Since the 1990s, it has been one of the most popular Christian songs. In the United States, Christian Copyright Licensing International (CCLI) reported Lord I Lift Your Name on High as the most popular song used in churches every year from 1997 to 2003, and has remained in the top ten ever since. Currently it is number 24 on the list.[1] CCLI UK report it as the fifth most popular printed, projected or recorded song in mid-2006.[2] In Australia this song was the seventh most used song by the beginning of 2007[3]

There have been many interpretations of the song by many artists in all styles: gospel, R&B, soul, rock, dance, reggae, hip hop, rap, soca, ska, punk, a cappella amongst others and has been translated to a number of languages and recorded in a number of countries.

Versions[edit]

  • In 1989, the first recorded version was by the Maranatha! Singers on the label Maranatha! Music. The recording was done on the album Double Praise 12[4] of the Praise series and was released on the Maranatha! Music and distributed by WORD Inc. The recording was done in classic style.
  • In 1992 Paul Baloche used this song in his Album He Is Faithful, published by Hosanna! Music
  • Soon followed a version by Praise Band, a separate group of musicians but some of whose members were also members of the Maranatha! Singers. Praise Band's version in contrast is rock/guitar driven.
  • In 1997, US Christian band Petra in their album Petra Praise 2: We Need Jesus
  • In 1998, Christian ska-punk band The Insyderz in their album Skalleluia!
  • In 1999, Christian singer Carman in his album Passion for Praise, Vol. 1
  • In 2000, American Christian singer Lincoln Brewster in his album Live to Worship
  • In 2000, American Gospel singer and composer Donnie McClurkin in his album Live in London and More...
  • In 2001, US Christian Contemporary band SONICFLOOd released a live rock version of the song on their album Sonicpraise.
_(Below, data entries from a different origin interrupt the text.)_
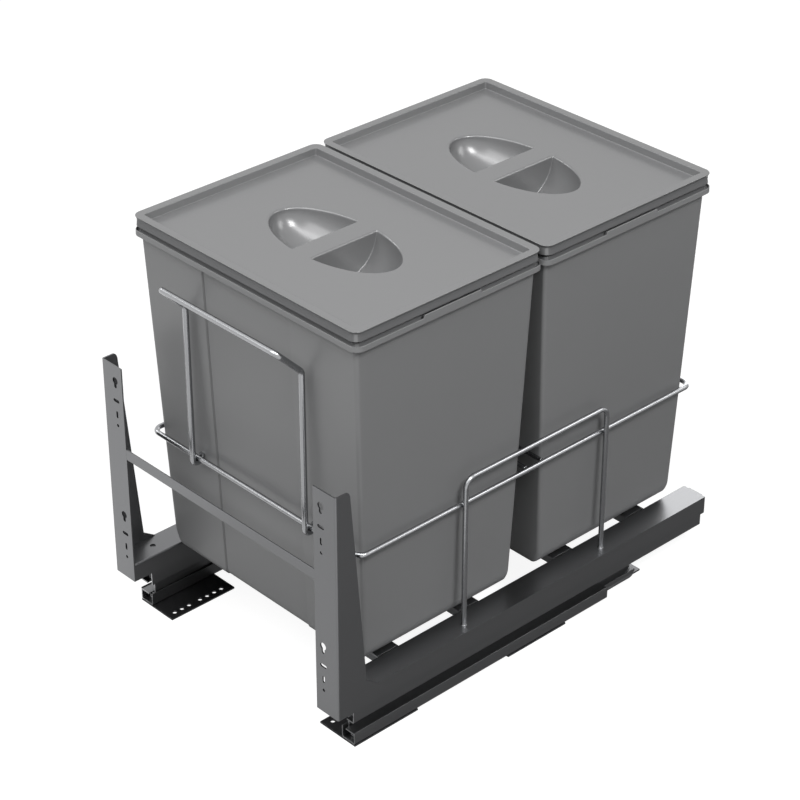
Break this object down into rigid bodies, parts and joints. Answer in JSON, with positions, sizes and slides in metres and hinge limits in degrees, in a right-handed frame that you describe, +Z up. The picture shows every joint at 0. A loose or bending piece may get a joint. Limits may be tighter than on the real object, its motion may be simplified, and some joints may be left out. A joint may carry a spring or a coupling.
{
  "type": "built-in waste bin",
  "caption": "Pull-out waste bin for a base cabinet: two lidded plastic bins in a wire ring on a steel carriage with ball slides and door brackets.",
  "frame": {"origin": "middle of the footprint, on the cabinet floor under the foot plates, with the carriage closed", "axes": "+Z up, -Y towards the cabinet door and out of the cabinet, +X to the right seen from the door"},
  "size_m": [0.35, 0.536, 0.4562],
  "materials": {
    "lid_plastic": "fine satin grain, mid grey",
    "bin_plastic": "fine satin grain, slate grey",
    "cover_paint": "anthracite powder coat, satin",
    "rail_paint": "anthracite powder coat, satin",
    "foot_paint": "dark powder coat, satin",
    "wire_metal": "satin nickel-plated wire",
    "ball_steel": "polished bearing steel, oiled",
    "cage_steel": "bright zinc-plated strip"
  },
  "bodies": {
    "base": {"fixed_rail_left": "rail_paint", "fixed_rail_right": "rail_paint", "front_foot_left": "foot_paint", "front_foot_right": "foot_paint", "middle_foot_left": "foot_paint", "middle_foot_right": "foot_paint", "back_foot_left": "foot_paint", "back_foot_right": "foot_paint"},
    "carriage": {"moving_rail_left": "rail_paint", "moving_rail_right": "rail_paint", "cover_rail_left": "cover_paint", "cover_rail_right": "cover_paint", "door_bracket_left": "cover_paint", "door_bracket_right": "cover_paint", "side_wire_left": "wire_metal", "side_wire_right": "wire_metal", "front_crossbar": "cover_paint", "front_bin_front_strap": "cover_paint", "front_bin_back_strap": "cover_paint", "back_bin_front_strap": "cover_paint", "back_bin_back_strap": "cover_paint", "wire_ring": "wire_metal", "front_divider_wire": "wire_metal", "back_divider_wire": "wire_metal"},
    "front_frame": {"front_wire_frame": "wire_metal"},
    "front_bin_body": {"front_bin": "bin_plastic"},
    "back_bin_body": {"back_bin": "bin_plastic"},
    "front_lid_body": {"front_lid": "lid_plastic"},
    "back_lid_body": {"back_lid": "lid_plastic"},
    "middle_slide_left": {"middle_rail_left": "rail_paint"},
    "lower_race_left": {"lower_ball_cage_left": "cage_steel", "lower_balls_left": "ball_steel"},
    "upper_race_left": {"upper_ball_cage_left": "cage_steel", "upper_balls_left": "ball_steel"},
    "middle_slide_right": {"middle_rail_right": "rail_paint"},
    "lower_race_right": {"lower_ball_cage_right": "cage_steel", "lower_balls_right": "ball_steel"},
    "upper_race_right": {"upper_ball_cage_right": "cage_steel", "upper_balls_right": "ball_steel"}
  },
  "joints": [
    {"name": "carriage_slide", "type": "slide", "parent": "base", "child": "carriage", "axis": [0, -1, 0], "range_m": [0, 0.48]},
    {"name": "middle_slide_left_run", "type": "slide", "parent": "base", "child": "middle_slide_left", "axis": [0, -1, 0], "range_m": [0, 0.24]},
    {"name": "lower_race_left_run", "type": "slide", "parent": "base", "child": "lower_race_left", "axis": [0, -1, 0], "range_m": [0, 0.12]},
    {"name": "upper_race_left_run", "type": "slide", "parent": "base", "child": "upper_race_left", "axis": [0, -1, 0], "range_m": [0, 0.36]},
    {"name": "middle_slide_right_run", "type": "slide", "parent": "base", "child": "middle_slide_right", "axis": [0, -1, 0], "range_m": [0, 0.24]},
    {"name": "lower_race_right_run", "type": "slide", "parent": "base", "child": "lower_race_right", "axis": [0, -1, 0], "range_m": [0, 0.12]},
    {"name": "upper_race_right_run", "type": "slide", "parent": "base", "child": "upper_race_right", "axis": [0, -1, 0], "range_m": [0, 0.36]},
    {"name": "front_frame_swing", "type": "hinge", "parent": "carriage", "child": "front_frame", "pos_m": [0, -0.22243, 0.2099], "axis": [1, 0, 0], "range_deg": [0, 72]},
    {"name": "front_bin_lift", "type": "slide", "parent": "carriage", "child": "front_bin_body", "axis": [0, 0, 1], "range_m": [0, 0.4]},
    {"name": "front_lid_lift", "type": "slide", "parent": "front_bin_body", "child": "front_lid_body", "axis": [0, 0, 1], "range_m": [0, 0.12]},
    {"name": "back_bin_lift", "type": "slide", "parent": "carriage", "child": "back_bin_body", "axis": [0, 0, 1], "range_m": [0, 0.4]},
    {"name": "back_lid_lift", "type": "slide", "parent": "back_bin_body", "child": "back_lid_body", "axis": [0, 0, 1], "range_m": [0, 0.12]}
  ],
  "couplings": [
    {"joint": "middle_slide_left_run", "follows": "carriage_slide", "ratio": 0.5},
    {"joint": "lower_race_left_run", "follows": "carriage_slide", "ratio": 0.25},
    {"joint": "upper_race_left_run", "follows": "carriage_slide", "ratio": 0.75},
    {"joint": "middle_slide_right_run", "follows": "carriage_slide", "ratio": 0.5},
    {"joint": "lower_race_right_run", "follows": "carriage_slide", "ratio": 0.25},
    {"joint": "upper_race_right_run", "follows": "carriage_slide", "ratio": 0.75}
  ]
}
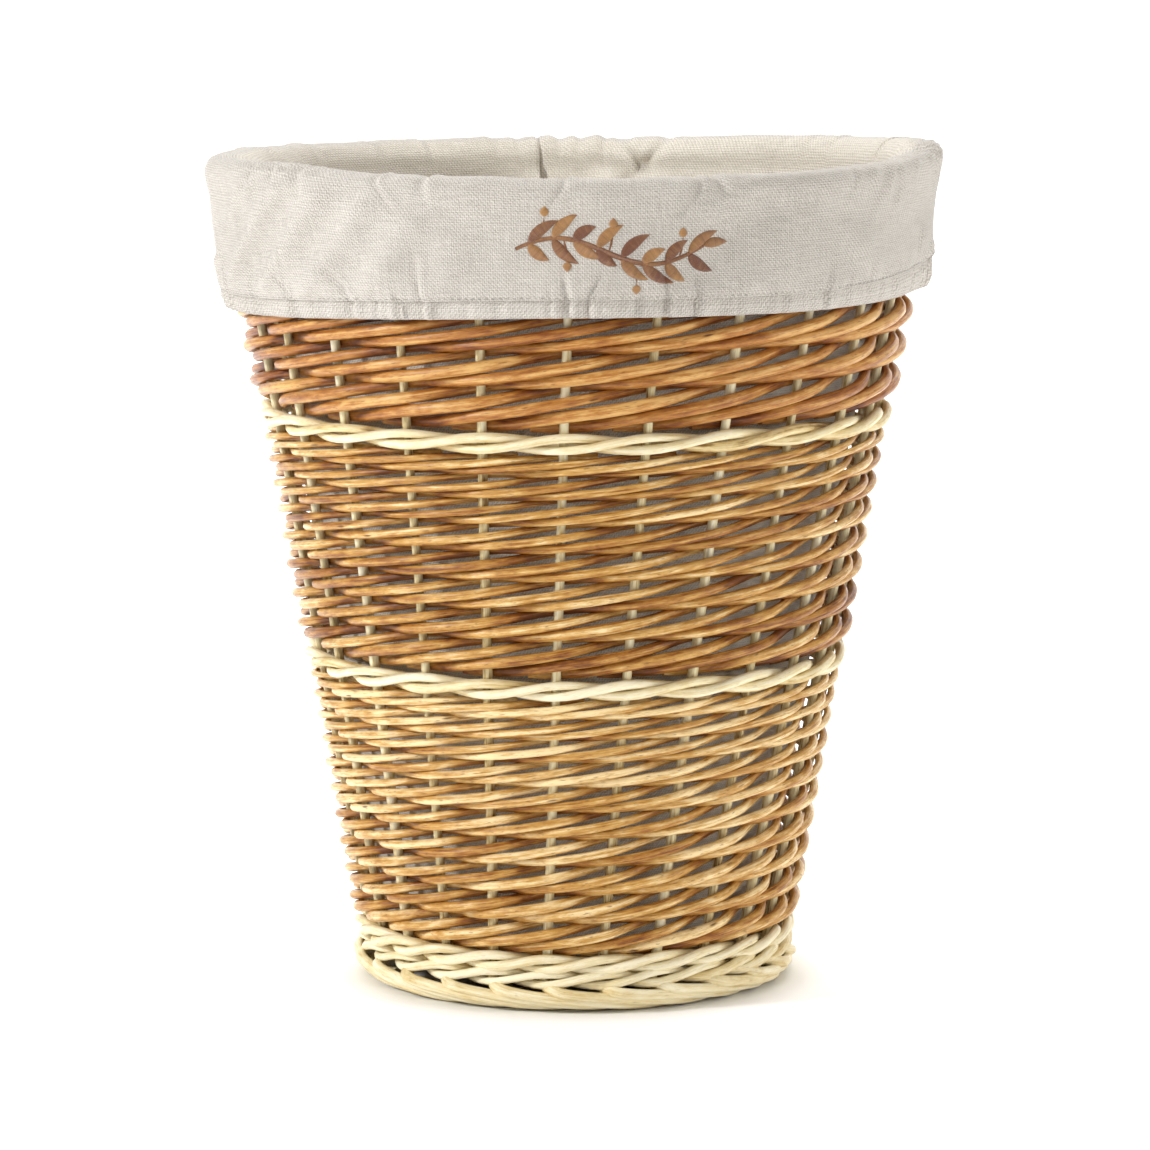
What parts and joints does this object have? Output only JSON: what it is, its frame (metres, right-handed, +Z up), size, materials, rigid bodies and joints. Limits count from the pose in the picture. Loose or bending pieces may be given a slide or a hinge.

It was recorded in 1999 during the Flevo Festival
  • In 2004, South African-UK musician and singer Jonathan Butler released a soul cover version on his worship album "The Worship Project."[5][6]
  • In 2005, the Christian pop group Worship Jamz recorded a pop version in their self-titled album Worship Jamz
  • It has also been covered by Jamaican singer Chevelle Franklyn.
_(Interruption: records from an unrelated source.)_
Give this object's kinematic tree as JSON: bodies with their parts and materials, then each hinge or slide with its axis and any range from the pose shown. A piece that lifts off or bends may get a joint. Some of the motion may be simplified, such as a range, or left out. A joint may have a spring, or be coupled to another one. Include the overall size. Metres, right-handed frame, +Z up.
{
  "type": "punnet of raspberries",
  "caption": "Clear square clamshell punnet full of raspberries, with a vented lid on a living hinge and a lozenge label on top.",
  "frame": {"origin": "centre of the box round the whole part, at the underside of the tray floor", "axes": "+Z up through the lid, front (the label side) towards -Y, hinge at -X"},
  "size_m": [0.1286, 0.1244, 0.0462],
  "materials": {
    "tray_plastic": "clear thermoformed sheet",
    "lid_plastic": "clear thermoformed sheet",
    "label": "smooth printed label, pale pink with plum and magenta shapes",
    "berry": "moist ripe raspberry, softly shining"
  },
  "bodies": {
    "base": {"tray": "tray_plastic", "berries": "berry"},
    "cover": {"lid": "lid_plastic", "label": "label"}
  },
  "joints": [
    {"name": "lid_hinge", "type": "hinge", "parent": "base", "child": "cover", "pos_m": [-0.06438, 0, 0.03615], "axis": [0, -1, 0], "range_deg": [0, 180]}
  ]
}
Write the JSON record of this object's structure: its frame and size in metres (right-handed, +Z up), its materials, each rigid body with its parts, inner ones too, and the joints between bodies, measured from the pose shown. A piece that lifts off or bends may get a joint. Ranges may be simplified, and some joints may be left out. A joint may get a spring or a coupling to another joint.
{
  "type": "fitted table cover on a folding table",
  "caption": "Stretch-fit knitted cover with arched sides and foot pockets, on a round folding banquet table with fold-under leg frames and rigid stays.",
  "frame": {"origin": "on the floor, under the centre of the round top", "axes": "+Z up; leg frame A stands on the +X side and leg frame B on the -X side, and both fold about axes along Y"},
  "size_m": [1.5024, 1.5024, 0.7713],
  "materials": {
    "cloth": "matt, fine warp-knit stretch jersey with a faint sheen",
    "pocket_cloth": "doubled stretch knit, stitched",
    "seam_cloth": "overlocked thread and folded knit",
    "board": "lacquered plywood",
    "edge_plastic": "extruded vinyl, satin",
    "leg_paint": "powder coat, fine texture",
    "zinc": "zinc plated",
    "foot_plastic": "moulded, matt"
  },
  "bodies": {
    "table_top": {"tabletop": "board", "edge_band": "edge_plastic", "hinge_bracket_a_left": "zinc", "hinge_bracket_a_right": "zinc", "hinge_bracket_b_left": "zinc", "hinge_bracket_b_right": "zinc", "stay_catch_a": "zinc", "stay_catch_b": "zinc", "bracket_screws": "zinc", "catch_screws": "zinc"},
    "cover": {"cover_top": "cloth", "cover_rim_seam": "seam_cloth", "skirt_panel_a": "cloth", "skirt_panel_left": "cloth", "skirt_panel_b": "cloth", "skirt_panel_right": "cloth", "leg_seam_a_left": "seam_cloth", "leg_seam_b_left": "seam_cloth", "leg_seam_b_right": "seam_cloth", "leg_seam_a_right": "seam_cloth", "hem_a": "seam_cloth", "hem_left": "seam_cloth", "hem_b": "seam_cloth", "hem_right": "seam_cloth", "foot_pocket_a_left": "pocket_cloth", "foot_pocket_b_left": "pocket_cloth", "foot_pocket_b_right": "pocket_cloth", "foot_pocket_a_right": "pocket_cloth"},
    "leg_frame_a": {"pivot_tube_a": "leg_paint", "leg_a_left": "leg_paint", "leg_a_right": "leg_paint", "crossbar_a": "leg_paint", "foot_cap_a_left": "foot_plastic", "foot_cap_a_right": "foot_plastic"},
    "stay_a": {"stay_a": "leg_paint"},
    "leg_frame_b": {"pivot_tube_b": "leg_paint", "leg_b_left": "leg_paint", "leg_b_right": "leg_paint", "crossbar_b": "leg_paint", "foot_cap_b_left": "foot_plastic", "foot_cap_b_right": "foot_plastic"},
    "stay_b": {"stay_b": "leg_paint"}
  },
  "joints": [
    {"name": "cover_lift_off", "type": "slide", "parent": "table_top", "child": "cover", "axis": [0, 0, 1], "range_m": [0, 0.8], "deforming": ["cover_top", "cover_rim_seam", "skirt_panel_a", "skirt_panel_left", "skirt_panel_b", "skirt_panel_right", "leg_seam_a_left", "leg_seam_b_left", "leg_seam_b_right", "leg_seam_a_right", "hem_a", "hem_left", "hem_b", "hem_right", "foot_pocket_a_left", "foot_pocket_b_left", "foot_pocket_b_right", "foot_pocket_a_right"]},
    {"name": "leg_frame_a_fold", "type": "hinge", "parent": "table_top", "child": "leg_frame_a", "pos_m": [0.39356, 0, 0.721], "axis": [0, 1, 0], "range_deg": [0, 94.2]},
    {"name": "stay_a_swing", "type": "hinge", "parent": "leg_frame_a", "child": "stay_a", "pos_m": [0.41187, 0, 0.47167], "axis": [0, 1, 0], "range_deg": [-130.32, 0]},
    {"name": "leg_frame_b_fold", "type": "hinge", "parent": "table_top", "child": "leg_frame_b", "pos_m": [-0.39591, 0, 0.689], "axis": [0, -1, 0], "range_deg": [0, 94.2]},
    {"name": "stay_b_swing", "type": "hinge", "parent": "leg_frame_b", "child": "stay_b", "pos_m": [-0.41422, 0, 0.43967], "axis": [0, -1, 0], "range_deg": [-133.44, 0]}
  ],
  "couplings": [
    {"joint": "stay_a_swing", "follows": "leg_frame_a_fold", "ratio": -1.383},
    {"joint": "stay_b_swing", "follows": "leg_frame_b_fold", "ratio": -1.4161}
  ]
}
  • In 2009, Coffey Anderson covered it in his album Worship Unplugged Vol. 1
Language versions
  • In 2005, the song was done as "Yo Wuti" in Lingala by the Dutch-Congolese band Makoma. It appeared on Makoma album Na Nzambe Te, Bomoyi Te (also known as No Jesus, No Life).[7]
  • The song was also translated into:
    • Dutch - "Heer, ik prijs uw grote naam" (Lord, I praise Your great name)
    • French - "Je loue ton nom, Eternel" (Lord, I praise your name, Eternal)
    • German - "Herr, dein Name sei erhöht" (Lord, Your name is exalted)
    • Portuguese - "O Teu nome exaltarei" (I will exalt your name)
    • Spanish - "Tu Nombre Levantaré" (I will Lift your name On High)
    • Slovenian - "Povzdigujem tvoje ime" (I elevate your name)
    • Polish - "Chcę wywyższać Imie Twe" (I want to exalt Thy name)
    • Malayalam - "yeshu naamathe uyarthidam" (Let us lift Jesus' name)
    • Czech - "Tvoje jméno vyznávám" (I profess Your name)
    • There are also versions in Chinese, Japanese, Hmong, Tamil and Turkish.